A médica Adriana Melo tem 45 anos e trabalha
há 16 no setor de medicina fetal do Isea, a principal maternidade pública de
Campina Grande. Entre outubro e novembro do ano passado, compartilhou a
angústia de duas pacientes grávidas de bebês que nasceriam com microcefalia. A
ela a medicina deve o estabelecimento da relação entre o vírus zika e a má
formação do cérebro de milhares de crianças. Não é pouca coisa, nem foi fácil.
Desde agosto, médicos do Nordeste quebravam a
cabeça para saber o que estava acontecendo, e a rede pública de Pernambuco
alertou para a suspeita da conexão entre o vírus e a anomalia nos bebês.
Adriana Melo suspeitou que se estava diante de um novo padrão de microcefalia:
“Eu nunca tinha visto casos de destruição do cérebro dos fetos com tamanha
virulência”.
Havia uma pista: todas as pacientes tiveram
manchas vermelhas na pele e coceiras durante as primeiras semanas da gravidez.

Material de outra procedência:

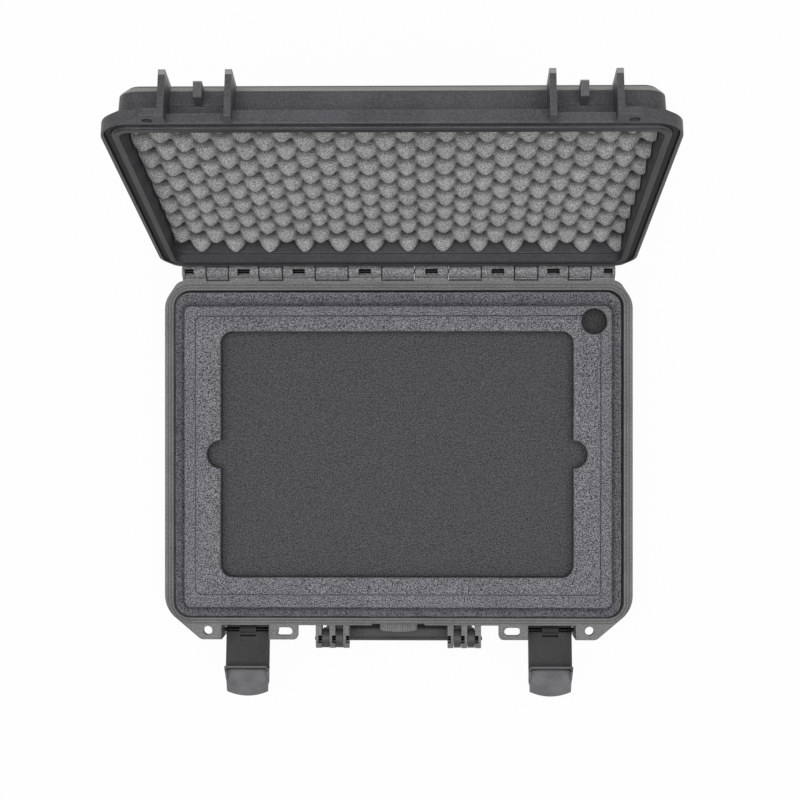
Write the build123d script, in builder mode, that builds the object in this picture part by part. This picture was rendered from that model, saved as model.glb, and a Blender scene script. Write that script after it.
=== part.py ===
from build123d import *

import os
from math import cos, radians, sin, tan

# Laptop hard case, millimetres. +Z up, +Y towards the hinge, origin at the centre of the
# resting face under the base. The lid stands open, the latches are swung out and the
# handle hangs down.

# ------------------------------------------------------------------ shells
opening_width = 457.6
opening_depth = 333.4
opening_corner = 17.0
base_height = 98.0
wall = 3.6
floor_thickness = 3.6
base_draft = 2.5
bottom_round = 6.0
bottom_groove_depth = 0.9
bottom_groove_width = 6.0
bottom_groove_inset = 34.0

rim_side = 9.1
rim_front = 7.7
band_height = 11.7
rim_edge_round = 1.0
rim_gap = 0.3
ridge_width = 5.2
ridge_height = 2.0
ridge_notch_width = 0.6
ridge_notch_depth = 1.2
rib_thickness = 5.0
rib_bottom = 26.0
rib_pitch = 92.0
rib_setback = 1.2

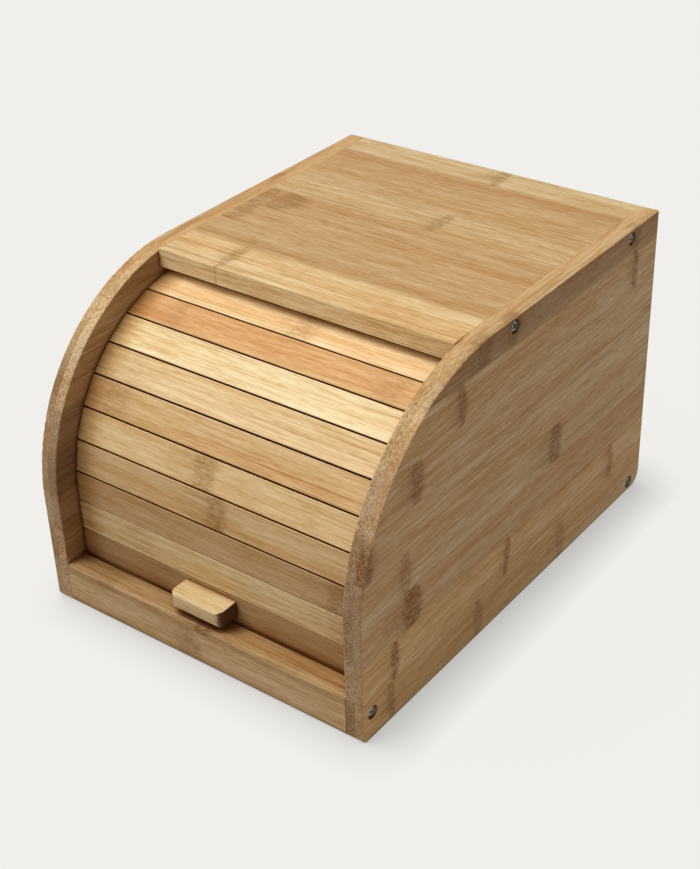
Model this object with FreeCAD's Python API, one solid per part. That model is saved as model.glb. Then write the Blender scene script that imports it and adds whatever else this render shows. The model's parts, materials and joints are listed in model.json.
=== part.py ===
import FreeCAD, Part
import math
import os

# A roll-top bread box in laminated bamboo.  Two side panels with a quarter-round shoulder carry a top,
# a bottom, a back and a low front rail.  A slatted curtain closes the front: the tongues at the ends of
# its slats run in round guide grooves in the side panels, so the whole curtain turns about the centre
# of those grooves.
#
# Millimetres, +Z up, the front faces -Y.  The origin is the middle of the footprint, on the surface
# that the box stands on.

# --- Case ---------------------------------------------------------------------------------------
width = 240.0
depth = 320.0
height = 202.0
side_thickness = 12.5
top_thickness = 12.5
bottom_thickness = 12.5
back_thickness = 8.0
shoulder_radius = 126.0
heel_radius = 10.0
toe_radius = 3.2
edge_round = 1.0
top_setback = 107.0
top_edge_round = 0.8
back_inset = 5.0
back_groove_depth = 4.0

# --- Front rail, and the tongue that locks the bottom into it -----------------------------------
rail_height = 29.0
rail_depth = 15.0
rail_front_round = 3.0
rail_rear_round = 1.0
bottom_tongue_thickness = 6.0
bottom_tongue_length = 5.0
bottom_least_edge = 1.0

# --- Curtain, as it stands when it is closed ----------------------------------------------------
rail_to_curtain = 1.4
top_tuck = 6.9
slat_count = 10
slat_thickness = 8.0
slat_arris = 0.4
slat_end_clearance = 0.5
flat_joint_gap = 0.3
bent_joint_gap = 1.15
back_joint_gap = 0.15
lead_slat_cover = 2.6
canvas_thickness = 0.8
canvas_end_margin = 6.0

# --- Tongues on the slats and the guide grooves they run in -------------------------------------
tongue_thickness = 3.0
tongue_length = 4.5
tongue_inset = 4.8
tongue_end_margin = 1.0
guide_clearance = 0.3
guide_end_clearance = 0.5
guide_stop_clearance = 0.2
opening_angle = 91.5

# --- Pull on the lead slat ----------------------------------------------------------------------
pull_length = 39.0
pull_height = 11.0
pull_setback = 0.8
pull_rise = 7.0
pull_offset = -2.5
pull_corner_round = 4.8
pull_edge_round = 0.6
pull_top_round = 1.6
pull_grip_round = 3.0

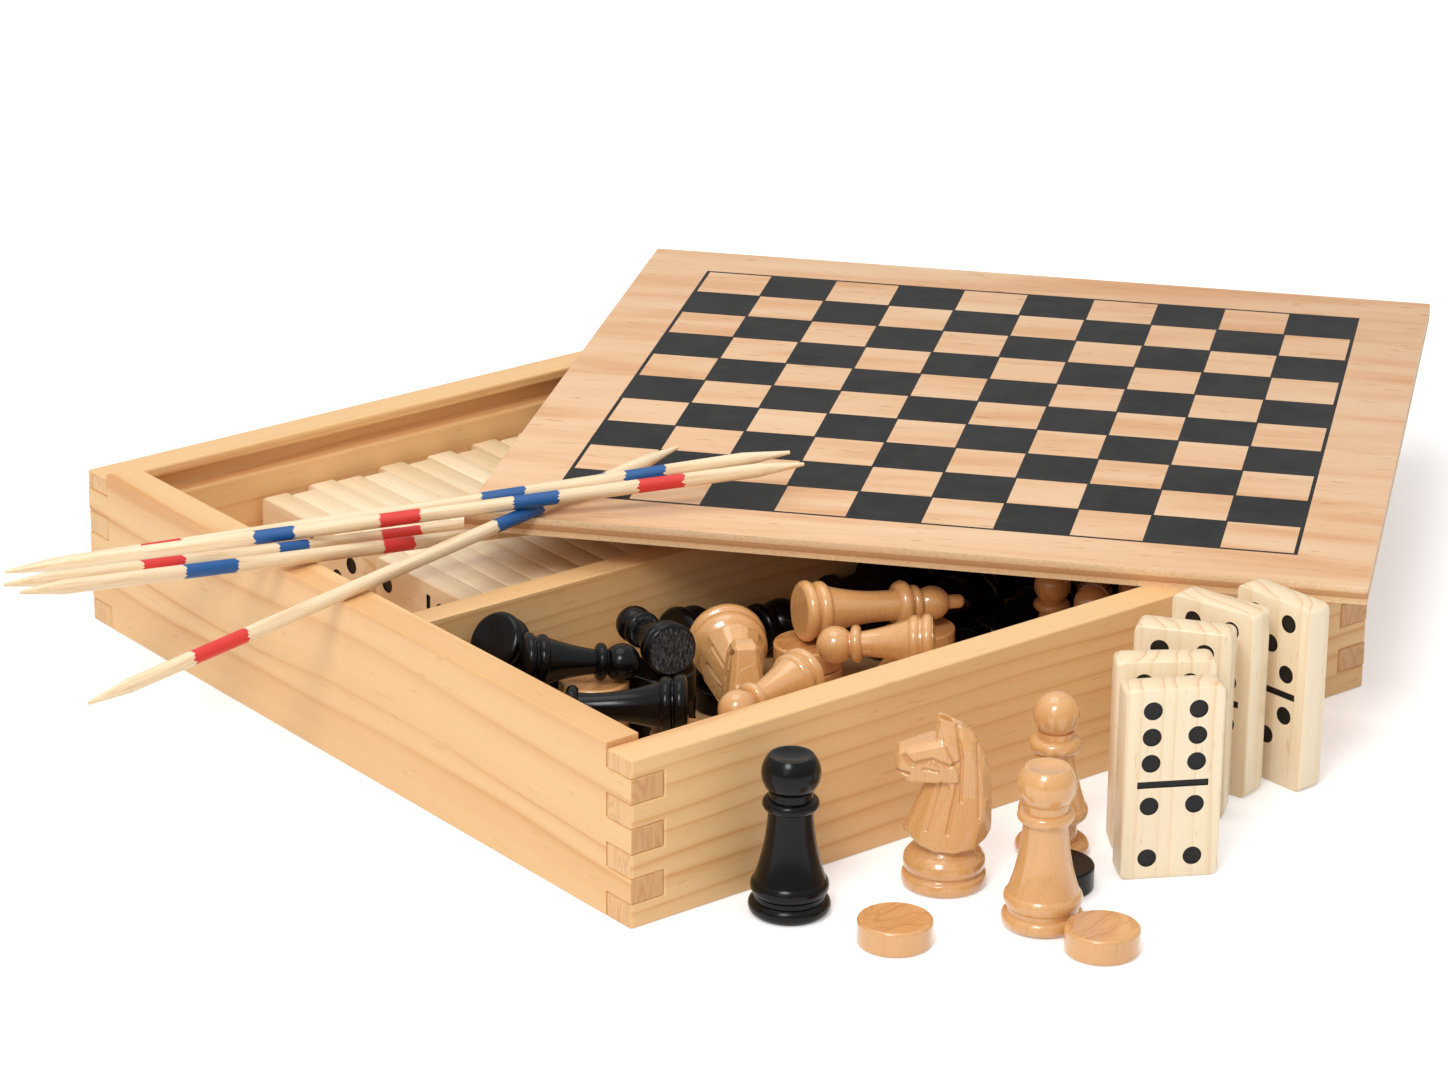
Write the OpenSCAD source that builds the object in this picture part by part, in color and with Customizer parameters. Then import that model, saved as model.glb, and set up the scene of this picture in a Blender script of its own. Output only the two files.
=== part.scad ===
// Games compendium box: a finger-jointed pine box with its playing-board lid
// laid on top, and the chess, draughts, domino and pick-up-stick pieces that it holds.
// Origin at the centre of the underside. +X runs along the front wall to the right,
// +Y runs from the front wall to the back wall, +Z is up. Millimetres.

/* [Box] */
// Outside length of each side of the box
box_s = 250; // [240:2:290]
// Height of the left wall
box_h = 46; // [44:1:56]
// Thickness of the walls
wall_t = 10; // [9:0.5:12]
// How much lower the front and back walls' tops are
long_drop = 1.5; // [0:0.5:3]
// Number of fingers in each corner joint
fingers = 7; // [5:2:9]
// Thickness of the base panel
base_t = 4; // [3:0.5:6]
// Depth of the base panel's rabbet in the walls
base_rabbet = 5; // [3:0.5:6]

/* [Lid] */
// Thickness of the board
lid_t = 5; // [4:0.5:6]
// Depth of the grooves that the board slides in
groove_d = 5; // [3:0.5:6]
// Clearance of the board in its grooves, at each face and edge
groove_gap = 0.4; // [0.2:0.1:0.8]
// Thickness of the lip above the grooves
lip_t = 4.6; // [4:0.2:6]
// How far the closed board stops short of the right face
lid_setback = 3; // [0:0.5:6]
// Corner radius of the board
lid_r = 1; // [0.5:0.5:6]
// Place of the board's centre along X
lid_x = 101; // [90:1:106]
// Place of the board's centre along Y
lid_y = 9; // [2:1:12]
// Turn of the board about the vertical
lid_yaw = -50; // [-54:1:-46]

/* [Divider] */
// Thickness of the divider
div_t = 8; // [6:0.5:9]
// Place of the divider's middle along Y
div_y = -1; // [-1:0.5:1]
// Depth of the divider's housings in the side walls
div_let = 3; // [1:0.5:4]

/* [Dominoes] */
// Length of a domino
dom_l = 51; // [46:0.5:52]
// Width of a domino
dom_w = 25; // [22:0.5:26]
// Thickness of a domino
dom_t = 8; // [7:0.1:8.2]
// Corner radius of a domino
dom_r = 2; // [1:0.25:3]
// Diameter of a pip
pip_d = 4.8; // [4:0.1:5.4]
// Depth of the pips and the bar
pip_deep = 0.3; // [0.2:0.05:0.5]
// Distance between neighbouring pips
pip_step = 7; // [6:0.25:7.5]
// Distance between the two rows of pips
pip_gap = 11.5; // [10:0.25:13]
// Length of the bar
bar_l = 18; // [16:0.5:20]
// Width of the bar
bar_w = 1.8; // [1.4:0.1:2.4]

/* [Draughts] */
// Diameter of a draughtsman
disc_d = 18.5; // [17:0.25:18.75]
// Thickness of a draughtsman
disc_t = 6.5; // [6:0.25:6.75]
// Rounding of its edge
disc_r = 0.8; // [0.4:0.1:1.2]

/* [Chessmen] */
// Height of a rook
rook_h = 41.5; // [39:0.5:41.5]
// Height of a pawn
pawn_h = 31; // [28:0.5:32]
// Height of a bishop
bishop_h = 43; // [42:0.5:48]
// Height of a king
king_h = 47; // [44:0.5:48]
// Height of a queen
queen_h = 44; // [42:0.5:45]
// Height of a knight
knight_h = 45; // [42:0.5:46]

/* [Sticks] */
// Length of a pick-up stick
stick_l = 212; // [195:1:216]
// Diameter of a pick-up stick
stick_d = 3.8; // [3:0.1:4]
// Length of its pointed ends
stick_tip = 13; // [8:0.5:18]
// Diameter of the blunted point
stick_point = 1; // [0.6:0.1:1.6]

/* [Fit] */
// Clearance of a round piece on what it rests on
touch = 0.2; // [0.1:0.05:0.3]
// Clearance between stacked or lined-up pieces
pile_gap = 0.1; // [0.05:0.05:0.3]

/* [Hidden] */
$fn = 64;

pine = [0.93, 0.77, 0.55];
ply = [0.89, 0.71, 0.51];
maple = [0.96, 0.86, 0.71];
natural = [0.88, 0.67, 0.42];
black = [0.13, 0.12, 0.12];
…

Quando a doutora Adriana começou sua caminhada, havia no mundo apenas a
suspeita da relação entre casos de microcefalia e o zika. O vírus se tornara
epidêmico na Polinésia em 2014. No Brasil, sabia-se apenas que o número de
bebês que nasciam com essa anomalia vinha aumentando, sobretudo no Nordeste. O
zika era visto ainda como uma modalidade branda de dengue.
O governo da Paraíba custeou a viagem das
duas mulheres para serem examinadas em São Paulo, e em novembro, por iniciativa
de Adriana Melo, a Fiocruz recebeu material colhido nas pacientes. Em poucos
dias, bateu o martelo. Duas semanas depois, o Ministério da Saúde decretou uma
emergência sanitária. Haviam-se passado três meses desde o aparecimento das
primeiras suspeitas.
O sistema de vigilância epidemiológica
nacional dormiu no ponto. Nada de novo. Quando Oswaldo Cruz, baseado em
pesquisas americanas feitas em Cuba, quis combater a febre amarela atacando o
Aedes aegypti, a burocracia da Saúde e alguns marqueses da medicina duvidaram
dele. A febre era coisa do clima, logo, culpa do Padre Eterno. No caso da
doutora Adriana Melo sucedia algo semelhante. Ela dizia algo novo, o zika tinha
relação com casos de microcefalia, portanto o problema estaria no maldito do
mosquito, nada a ver com a alimentação da mãe ou até mesmo com consumo de
drogas.
Apesar da tonitruância da decretação de
emergência (sem que se saiba o que isso significa na vida real), o Ministério
da Saúde procura tranquilizar a população: nem todas as mulheres que tiveram
zika terão bebês microcéfalos, assim como nem todos os Aedes aegypti que andam
por aí transmitem zika. Tudo bem, mas em 2014 o Brasil teve 147 casos de
microcefalia. Admita-se que esse número esteja contaminado por uma
subnotificação, Fique-se com o dobro, seriam 294. Em apenas quatro meses, os
casos suspeitos já chegaram a 3.893. Segundo a Fiocruz, os registros poderão
chegar a 16 mil neste ano. A última desgraça envolvendo mulheres grávidas
deu-se no século passado, quando gestantes que tomaram o remédio talidomida
pariram bebês defeituosos. Em todo o mundo, afetou 10 mil nascituros num
período de cerca de cinco anos.
Dentro do Plano Nacional de Enfrentamento à
Microcefalia, o Ministério da Saúde baixou uma Diretriz para Estimulação
Precoce para crianças que nascem com microcefalia. Ele relaciona-se com o Plano
Viver Sem Limite e com a Rede de Cuidados à Pessoa com Deficiência, que por sua
vez são contemporâneos do Programa de Aceleração do Crescimento. Fica combinado
assim.
A doutora Adriana tem doutorado pela Unicamp,
seu salário é de R$ 3.800 mensais por 20 horas de trabalho semanais. Com
bonificações de produtividade pode chegar a R$ 6 mil. Mantém uma clínica
privada onde ganha mais trabalhando menos. A maternidade do Isea só atende pelo
SUS (sem segunda porta), e na equipe de medicina fetal há quatro médicos. Desde
que ela saiu por aí para confirmar a relação entre o zika e a microcefalia,
recebeu críticas, muxoxos e silêncios. Ajuda, só da prefeitura da cidade e do
fabricante de equipamentos Samsung, que doou um aparelho de ultrassonografia à
maternidade. A rede pública de Campina Grande (680 mil habitantes) não tem
máquina de ressonância magnética. Quando lhe perguntam o que precisa para
facilitar seu serviço no Isea, responde: “Recursos para pesquisas”.